I got rid of points to decrease contentious back and forths. I feel like that may have happened. At least, I feel like I've gotten dragged into fewer such threads.
The quality of comments here that I read has dropped dramatically. This probably does not reflect a decline in comment quality, but rather, is a result of having lost the primary filtering mechanism by which I decided which comments were good enough to be worth reading.
I was originally skeptical about point removal. That's valuable information. But now that the site has been this way for awhile, I think it's a net win. It feels like people were using that information for bad purposes -- voting with the herd, voting to get a comment where it "ought to be" rather than just voting up or down on merits, and so on.
If comment scores were to return today, I'd feel bad about it. At this point, it feels like my comment scores are private, and generally nobody's business.
I don't agree that people were following the herd. If I genuinely disagreed with a comment, no amount of others upvoting would change my stance. To me, it was just an easier way to filter comments worth reading (or at the very least start from there).
I no longer read comments. Points acted as an editor's cue on high quality content to read.
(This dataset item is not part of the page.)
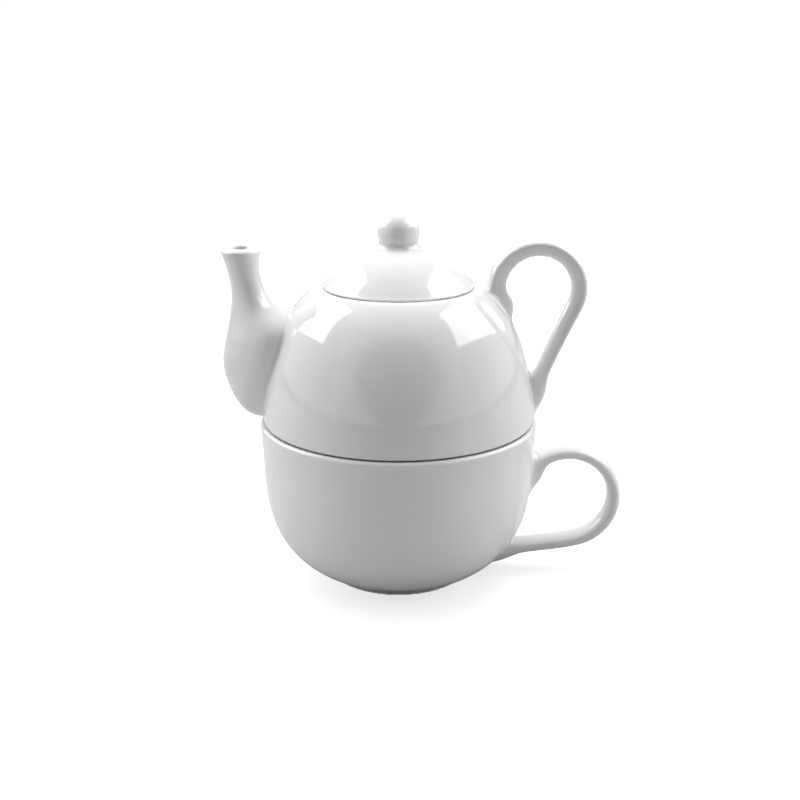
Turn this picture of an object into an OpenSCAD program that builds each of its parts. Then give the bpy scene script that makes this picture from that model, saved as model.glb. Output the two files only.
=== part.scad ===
// Tea for one: a small porcelain teapot with a lid, stacked on its own cup.
// Three fired pieces in millimetres, +Z up, the cup's foot on Z = 0, the spout
// towards -X and both handles towards +X.

/* [Cup] */
// Height of the cup's lip above the table
cup_height = 66.5; // [60:0.5:72]
// Outside radius of the cup's wall, before the lip turns out
cup_radius = 55.4; // [51:0.2:60]
// Thickness of the cup's wall, which is also the thickness of its round lip
cup_wall = 3.4; // [2.8:0.1:4]
// How far the lip turns out beyond the wall
lip_flare = 1; // [0.2:0.1:2]
// How far below the lip the flare dies away
lip_reach = 8; // [4:0.5:14]
// Height of the cup's inside floor above the table
cup_floor = 5.8; // [5:0.1:8]
// Outside radius of the ring that the cup stands on
foot_radius = 28.8; // [26:0.2:33]
// Width of the foot ring
foot_width = 3.4; // [2.4:0.1:5]
// Height of the foot ring below the bowl
foot_height = 1.6; // [1:0.1:2.4]

/* [Cup handle] */
// Depth of the upper root below the lip, at the middle of the strap
cup_handle_drop = 21.5; // [19:0.5:25]
// Radius of the loop, along the middle of the strap
cup_loop = 19.4; // [17:0.2:22]
// Height above the table where the lower end runs into the bowl
cup_handle_foot = 7.2; // [6:0.2:9]
// Thickness of the strap
cup_strap = 5.3; // [4.4:0.1:6.2]
// Width of the strap
cup_strap_width = 10.8; // [9:0.2:13]

/* [Teapot] */
// Height of the teapot's mouth above the cup's lip
pot_height = 55.3; // [50:0.1:60]
// How far the teapot's wall stands in from the wall of the cup
pot_inset = 0.5; // [0:0.1:1]
// Thickness of the teapot's wall
pot_wall = 3.6; // [3:0.1:4.2]
// Gap between the cup's lip and the ledge that rests on it
stack_gap = 0.3; // [0.2:0.05:0.5]
// Depth of the step that nests in the cup
nest_depth = 8; // [6:0.5:11]
// Clearance between that step and the inside of the lip
nest_clearance = 1.3; // [0.8:0.1:2]
// Inside radius of the throat below the lid
throat_radius = 28.2; // [25:0.2:30]
// Width of the seat that the lid rests on
seat_width = 3.2; // [2.6:0.1:4]

/* [Teapot handle] */
// Height of the upper root above the cup's lip, at the middle of the strap
pot_handle_rise = 49.6; // [46:0.2:51]
// Radius of the loop, along the middle of the strap
pot_loop = 16.4; // [15:0.2:18]
// Thickness of the strap
pot_strap = 7.1; // [5.8:0.1:8]
// Width of the strap
pot_strap_width = 9.2; // [7.6:0.2:11]
// Share of the strap's thickness lost towards its lower end
pot_strap_taper = 0.28; // [0:0.02:0.4]

/* [Spout] */
// Height of the spout's edge above the cup's lip
spout_height = 68.5; // [65:0.5:74]
// Outside diameter of the spout at its tip
spout_tip = 15.6; // [14:0.2:17]
// Greatest width of the spout, where it grows from the wall
spout_width = 20; // [17:0.5:22]
// Share by which the spout's section narrows from the teapot's wall to its front
spout_egg = 0.6; // [0:0.05:0.7]
// Wall of the spout
spout_wall = 2.65; // [2.2:0.05:3]
// Diameter of the pouring hole
spout_bore = 7.6; // [6.6:0.2:8.4]
// Diameter of one strainer hole in the wall behind the spout
strainer_bore = 3.6; // [3:0.1:4.2]
// Spacing of the strainer holes
strainer_pitch = 5.4; // [5:0.1:6]

/* [Lid] */
// Rise of the lid's dome above its edge, without the knob
lid_rise = 16; // [12:0.2:18]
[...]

Maybe more good comments are produced now, but it's no longer possible to find them without reading everything.
This exactly. I've found that I read less comments and skim over them because it's hard to differentiate the good view points from the rest. I know the most voted comments should float to the top but not having points just makes the discussions less interesting to me.
They are in part. The comments are ranked by votes and time and probably some other mechanisms pg implemented. I think the reddit hot method might be better.
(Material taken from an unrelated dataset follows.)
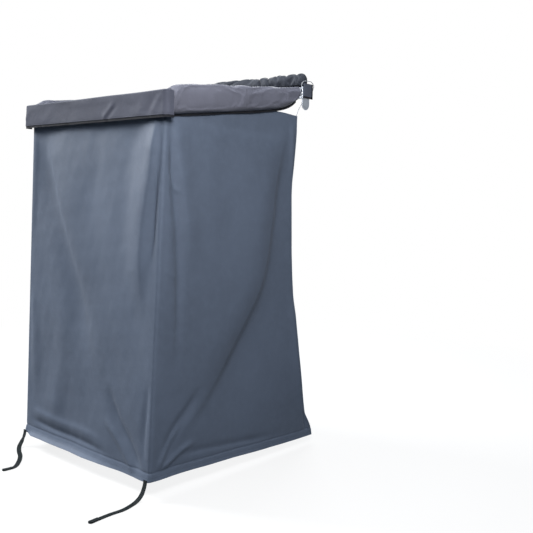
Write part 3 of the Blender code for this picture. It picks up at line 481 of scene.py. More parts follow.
def merge(obj):
    """Join points that lie together."""
    return edit(obj, bpy.ops.mesh.remove_doubles, threshold=MERGE_DISTANCE)


def coordinates(obj):
    """A mesh's points as an array."""
    points = np.zeros(len(obj.data.vertices) * 3)
    obj.data.vertices.foreach_get("co", points)
    return points.reshape(-1, 3)


def set_coordinates(obj, points):
    """Move a mesh's points."""
    obj.data.vertices.foreach_set("co", np.ascontiguousarray(points, np.float64).ravel())
    obj.data.update()


def sheet(name, columns, rows, place, size):
    """A grid laid out by place(across, down), with its UV map in metres."""
    deselect()
    bpy.ops.mesh.primitive_grid_add(x_subdivisions=columns, y_subdivisions=rows, size=1)
    obj = bpy.context.object
    obj.name = name
    flat = coordinates(obj)
    across, down = flat[:, 0] + 0.5, 0.5 - flat[:, 1]
    set_coordinates(obj, np.stack(np.broadcast_arrays(*place(across, down)), axis=1))
    corner = np.zeros(len(obj.data.loops), np.int32)
    obj.data.loops.foreach_get("vertex_index", corner)
    uv = np.stack((across * size[0], (1 - down) * size[1]), axis=1)[corner]
    obj.data.uv_layers.active.data.foreach_set("uv", uv.astype(np.float32).ravel())
    return obj


def thicken(obj, thickness, offset=0.0):
    """Give a sheet its thickness as a closed mesh."""
    solid = obj.modifiers.new("thickness", "SOLIDIFY")
    solid.thickness = thickness
    solid.offset = offset
    apply_modifiers(obj)
    return recalculate(obj)


# How the padded pieces' cloth behaves while it swells.
PADDED_CLOTH = {
    "quality": 4,
    "mass": 0.12,
    "tension_stiffness": 12,
    "compression_stiffness": 12,
    "shear_stiffness": 4,
    "bending_stiffness": 0.3,
    "tension_damping": 12,
    "compression_damping": 12,
    "use_pressure": True,
}


def puff(obj, held, pressure, slack, reach, frames):
    """Swell and wrinkle a padded piece as cloth.

    Held is each point's share of being kept in place, slack is the spare cloth, and no point moves
    further than reach.
    """
    before = coordinates(obj)
    group = obj.vertex_groups.new(name="held")
    for index in np.flatnonzero(held > 0.01):
        group.add([int(index)], float(held[index]), "REPLACE")
    cloth = obj.modifiers.new("cloth", "CLOTH")
    for name, value in PADDED_CLOTH.items():
        setattr(cloth.settings, name, value)
    cloth.settings.uniform_pressure_force = pressure
    cloth.settings.shrink_min = -slack
    cloth.settings.vertex_group_mass = group.name
    cloth.settings.effector_weights.gravity = 0
    cloth.point_cache.frame_end = frames
    for step in range(1, frames + 1):
        bpy.context.scene.frame_set(step)
    apply_modifiers(obj)
    bpy.context.scene.frame_set(1)
    obj.vertex_groups.clear()
    moved = coordinates(obj) - before
    far = np.maximum(np.linalg.norm(moved, axis=1), 1e-9)[:, None]
    set_coordinates(obj, before + moved * np.minimum(1.0, reach / far))


def flat_band(name, path, width_way, width, thickness):
    """A flat band along a path, its width along width_way, which is one direction or one for each point."""
    last = len(path) - 1
    ways = np.broadcast_to(width_way, path.shape)

    def place(across, down):
        step = np.rint(down * last).astype(int)
        return (path[step] + ways[step] * ((across - 0.5) * width)[:, None]).T

    obj = sheet(name, 4, last, place, (width, path_length(path)))
    turn_uv(obj)
    return thicken(obj, thickness)


def turn_uv(obj):
    """Swap a UV map's two numbers, so that the first runs along the piece."""
    layer = obj.data.uv_layers.active.data
    flat = np.zeros(len(layer) * 2, np.float32)
    layer.foreach_get("uv", flat)
    layer.foreach_set("uv", flat.reshape(-1, 2)[:, ::-1].ravel())


def path_length(points):
    """The length of a line through points."""
    return float(np.linalg.norm(np.diff(points, axis=0), axis=1).sum())


def dress(obj, material, body=None, stands_for=(), degrees=40):
    """Give a piece its material and shading, the body it rides on and the nodes it stands for."""
    obj.data.materials.clear()
    obj.data.materials.append(material)
    choose(obj)
    bpy.ops.object.shade_smooth_by_angle(angle=math.radians(degrees))
    if body:
        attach(obj, body)
    if stands_for:
        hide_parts(*stands_for)


def ripple(first, second, seed, pitch, count=7):
    """Gentle random waves over a surface, about -1 to 1."""
    chance = np.random.RandomState(seed)
    total = np.zeros(np.broadcast(first, second).shape)
    for _ in range(count):
        heading = chance.uniform(0, math.pi)
        wave = pitch * chance.uniform(0.6, 1.7)
        phase = chance.uniform(0, 2 * math.pi)
        run = first * math.cos(heading) + second * math.sin(heading)
        total += np.sin(2 * math.pi * run / wave + phase)
    return total / math.sqrt(count)


def curved(line, steps):
    """A smooth curve through a line's points, with so many steps from each to the next."""
    points = np.array(line, float)
    padded = np.vstack((2 * points[0] - points[1], points, 2 * points[-1] - points[-2]))
    share = (np.arange(steps) / steps)[:, None]
    fine = [
        0.5
        * (
            2 * start
            + (end - before) * share
            + (2 * before - 5 * start + 4 * end - after) * share**2
            + (3 * start - before - 3 * end + after) * share**3
        )
        for before, start, end, after in zip(padded, padded[1:], padded[2:], padded[3:])
    ]
    return np.vstack((*fine, points[-1]))


def crease(across, z, line, height, left, right):
    """A fold along a line of (across, z) points, with the half width of its two flanks."""
    points = curved(line, 4)
    runs = np.diff(points, axis=0)
    lengths = np.hypot(runs[:, 0], runs[:, 1])
    nearest = np.full(across.shape, 1e9)
    flank = np.zeros(across.shape)
    along = np.zeros(across.shape)
    walked = 0.0
    for start, run, length in zip(points, runs, lengths):
        off_across, off_z = across - start[0], z - start[1]
        share = np.clip((off_across * run[0] + off_z * run[1]) / length**2, 0, 1)
        distance = np.hypot(off_across - share * run[0], off_z - share * run[1])
        closer = distance < nearest
        nearest = np.where(closer, distance, nearest)
        flank = np.where(closer, off_across * run[1] - off_z * run[0], flank)
        along = np.where(closer, walked + share * length, along)
        walked += length
    along = along / walked
    width = np.where(flank > 0, left, right)
    ends = smooth(along * 5) * smooth((1 - along) * 3)
    return height * ends * np.exp(-((nearest / width) ** 2))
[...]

I feel that things have improved for the better since the points disappeared - more to-the-point, less "I can't believe I've been downvoted for saying this" threads (even though everyone DOES know they were downvoted ....)
There are still many stupid comments, but I think at least one flavor of stupid that was there before is now gone. Also, I find fewer stupid comments at the top of each page.
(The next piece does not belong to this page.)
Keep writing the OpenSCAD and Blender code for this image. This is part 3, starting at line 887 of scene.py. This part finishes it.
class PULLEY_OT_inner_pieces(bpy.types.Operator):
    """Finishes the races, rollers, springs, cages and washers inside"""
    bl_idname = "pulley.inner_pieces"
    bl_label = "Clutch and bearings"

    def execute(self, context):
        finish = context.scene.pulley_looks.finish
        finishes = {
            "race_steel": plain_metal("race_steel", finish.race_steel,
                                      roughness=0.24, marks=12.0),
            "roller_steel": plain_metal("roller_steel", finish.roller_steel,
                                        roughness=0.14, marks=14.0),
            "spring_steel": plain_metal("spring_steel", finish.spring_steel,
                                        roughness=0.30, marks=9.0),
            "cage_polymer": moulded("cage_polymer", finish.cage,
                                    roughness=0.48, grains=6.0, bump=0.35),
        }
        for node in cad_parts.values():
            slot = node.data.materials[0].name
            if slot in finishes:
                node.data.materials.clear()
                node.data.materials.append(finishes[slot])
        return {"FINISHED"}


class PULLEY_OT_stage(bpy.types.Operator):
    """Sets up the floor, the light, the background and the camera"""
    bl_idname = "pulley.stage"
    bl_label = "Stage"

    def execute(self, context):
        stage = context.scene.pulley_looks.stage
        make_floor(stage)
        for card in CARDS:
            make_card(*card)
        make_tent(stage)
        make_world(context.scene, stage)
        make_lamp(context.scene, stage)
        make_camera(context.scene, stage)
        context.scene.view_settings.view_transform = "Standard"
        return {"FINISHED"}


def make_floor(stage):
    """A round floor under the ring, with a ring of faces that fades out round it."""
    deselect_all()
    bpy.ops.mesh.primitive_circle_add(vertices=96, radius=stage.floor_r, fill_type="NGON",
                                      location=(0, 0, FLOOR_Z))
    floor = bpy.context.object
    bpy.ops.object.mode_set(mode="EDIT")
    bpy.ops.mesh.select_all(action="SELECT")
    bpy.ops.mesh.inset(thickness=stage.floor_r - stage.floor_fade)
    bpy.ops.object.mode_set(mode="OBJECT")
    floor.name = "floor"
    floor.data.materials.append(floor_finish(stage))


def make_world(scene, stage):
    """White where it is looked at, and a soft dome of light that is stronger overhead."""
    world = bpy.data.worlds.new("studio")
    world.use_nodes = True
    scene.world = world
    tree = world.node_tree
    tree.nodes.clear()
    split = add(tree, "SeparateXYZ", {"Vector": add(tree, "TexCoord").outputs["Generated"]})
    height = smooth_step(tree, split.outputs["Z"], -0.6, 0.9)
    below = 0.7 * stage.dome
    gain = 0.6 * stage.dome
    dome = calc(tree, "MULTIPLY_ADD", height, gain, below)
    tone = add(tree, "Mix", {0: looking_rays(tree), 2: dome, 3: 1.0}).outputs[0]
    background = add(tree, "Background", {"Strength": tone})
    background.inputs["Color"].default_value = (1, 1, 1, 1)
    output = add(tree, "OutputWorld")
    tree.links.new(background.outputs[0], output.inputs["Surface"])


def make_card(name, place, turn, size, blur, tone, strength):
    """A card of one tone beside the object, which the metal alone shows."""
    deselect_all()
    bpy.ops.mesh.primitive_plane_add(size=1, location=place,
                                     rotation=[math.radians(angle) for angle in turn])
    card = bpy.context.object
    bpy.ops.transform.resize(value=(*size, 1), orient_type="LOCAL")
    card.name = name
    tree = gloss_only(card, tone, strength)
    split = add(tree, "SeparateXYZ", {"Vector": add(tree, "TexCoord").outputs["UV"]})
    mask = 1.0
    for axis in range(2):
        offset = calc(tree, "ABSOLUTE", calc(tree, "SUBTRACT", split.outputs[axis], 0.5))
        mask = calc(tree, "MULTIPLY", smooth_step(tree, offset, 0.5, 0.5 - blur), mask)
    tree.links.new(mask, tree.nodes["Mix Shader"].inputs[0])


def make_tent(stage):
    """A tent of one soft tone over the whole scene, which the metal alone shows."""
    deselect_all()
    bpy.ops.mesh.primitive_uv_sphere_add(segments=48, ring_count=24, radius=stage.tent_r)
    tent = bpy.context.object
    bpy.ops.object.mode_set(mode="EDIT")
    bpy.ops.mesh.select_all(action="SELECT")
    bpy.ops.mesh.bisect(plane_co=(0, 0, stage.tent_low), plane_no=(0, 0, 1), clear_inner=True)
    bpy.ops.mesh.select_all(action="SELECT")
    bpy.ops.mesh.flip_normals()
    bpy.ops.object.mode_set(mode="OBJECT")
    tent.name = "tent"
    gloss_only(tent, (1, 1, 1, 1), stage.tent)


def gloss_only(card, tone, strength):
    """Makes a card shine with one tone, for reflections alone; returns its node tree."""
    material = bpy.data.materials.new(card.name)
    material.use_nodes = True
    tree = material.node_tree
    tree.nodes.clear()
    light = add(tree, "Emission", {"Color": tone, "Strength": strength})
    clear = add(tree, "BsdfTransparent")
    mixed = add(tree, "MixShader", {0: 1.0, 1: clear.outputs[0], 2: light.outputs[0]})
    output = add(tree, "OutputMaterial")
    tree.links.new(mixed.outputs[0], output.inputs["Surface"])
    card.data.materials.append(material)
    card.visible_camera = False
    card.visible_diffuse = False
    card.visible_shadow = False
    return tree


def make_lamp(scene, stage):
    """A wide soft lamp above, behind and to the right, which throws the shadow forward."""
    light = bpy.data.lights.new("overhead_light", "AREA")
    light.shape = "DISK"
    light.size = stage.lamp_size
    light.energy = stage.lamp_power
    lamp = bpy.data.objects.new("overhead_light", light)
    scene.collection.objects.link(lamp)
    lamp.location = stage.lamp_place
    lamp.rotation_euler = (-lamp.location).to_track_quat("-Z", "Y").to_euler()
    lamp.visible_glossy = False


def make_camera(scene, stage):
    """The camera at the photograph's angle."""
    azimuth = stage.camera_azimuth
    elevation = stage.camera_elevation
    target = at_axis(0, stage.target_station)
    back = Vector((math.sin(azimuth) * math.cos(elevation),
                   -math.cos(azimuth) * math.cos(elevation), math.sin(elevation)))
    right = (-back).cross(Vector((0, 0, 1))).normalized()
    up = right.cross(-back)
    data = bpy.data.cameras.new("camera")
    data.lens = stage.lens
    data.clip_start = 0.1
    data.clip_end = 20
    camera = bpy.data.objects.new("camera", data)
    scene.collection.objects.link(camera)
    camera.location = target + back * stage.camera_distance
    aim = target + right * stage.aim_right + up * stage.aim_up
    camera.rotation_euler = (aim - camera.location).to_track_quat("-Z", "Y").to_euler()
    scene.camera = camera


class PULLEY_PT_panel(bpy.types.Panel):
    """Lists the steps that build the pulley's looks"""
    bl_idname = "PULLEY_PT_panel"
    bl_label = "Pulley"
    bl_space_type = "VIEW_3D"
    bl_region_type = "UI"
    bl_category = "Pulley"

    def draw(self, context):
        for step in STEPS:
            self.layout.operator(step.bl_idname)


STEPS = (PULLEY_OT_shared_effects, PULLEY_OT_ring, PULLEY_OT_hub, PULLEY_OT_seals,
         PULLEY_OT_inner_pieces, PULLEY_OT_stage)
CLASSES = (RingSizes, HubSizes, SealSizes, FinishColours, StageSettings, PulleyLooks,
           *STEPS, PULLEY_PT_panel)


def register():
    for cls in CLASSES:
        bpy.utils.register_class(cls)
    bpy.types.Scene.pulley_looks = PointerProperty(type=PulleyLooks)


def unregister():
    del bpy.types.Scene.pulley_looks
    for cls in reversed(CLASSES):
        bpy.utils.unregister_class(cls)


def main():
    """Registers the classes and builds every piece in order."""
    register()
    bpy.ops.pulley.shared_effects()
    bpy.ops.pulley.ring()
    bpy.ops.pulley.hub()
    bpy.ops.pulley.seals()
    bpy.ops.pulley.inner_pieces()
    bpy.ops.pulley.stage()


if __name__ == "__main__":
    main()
This was enacted during what felt like an apocalypse of comment stupidity, and it's down from then, but still subjectively up from a year or two ago.
I like it better now. It reminds me of the old days, when I would just peruse comment threads at random, or else read comments from particular users (e.g., pg, paul, patio11, etc.). I think this because eliminating points seems to have discouraged a certain category of user from commenting.
Can't we have something like this? -- Those who want to see points, could enable it, but then they would not be allowed to upvote/downvote. OR they could still vote, but their votes won't be counted (or given less weight-age?).
Does it serve the purpose for both the sides? What are the potential caveats in this?
Potential problems: 1) people would set up two accounts, one to look at points and one to vote (and then log into both of them on separate browsers). It would be possible to modify the site to detect this, but that would be extra work for pg. 2) It would take less than a week for a browser extension that did this automatically (putting points into a page) to be released - there's already one attempt to build a database of points with an extensions (it records the score of points of anyone who has it installed and makes that information available to others).
It's a good idea on its face, but it wouldn't work.
While on the topic, I've been wondering today if there is any concept in place concerning how to measure the desired improvement. If not, how does one determine "are we there yet?"
Has anyone else noticed a trend either way?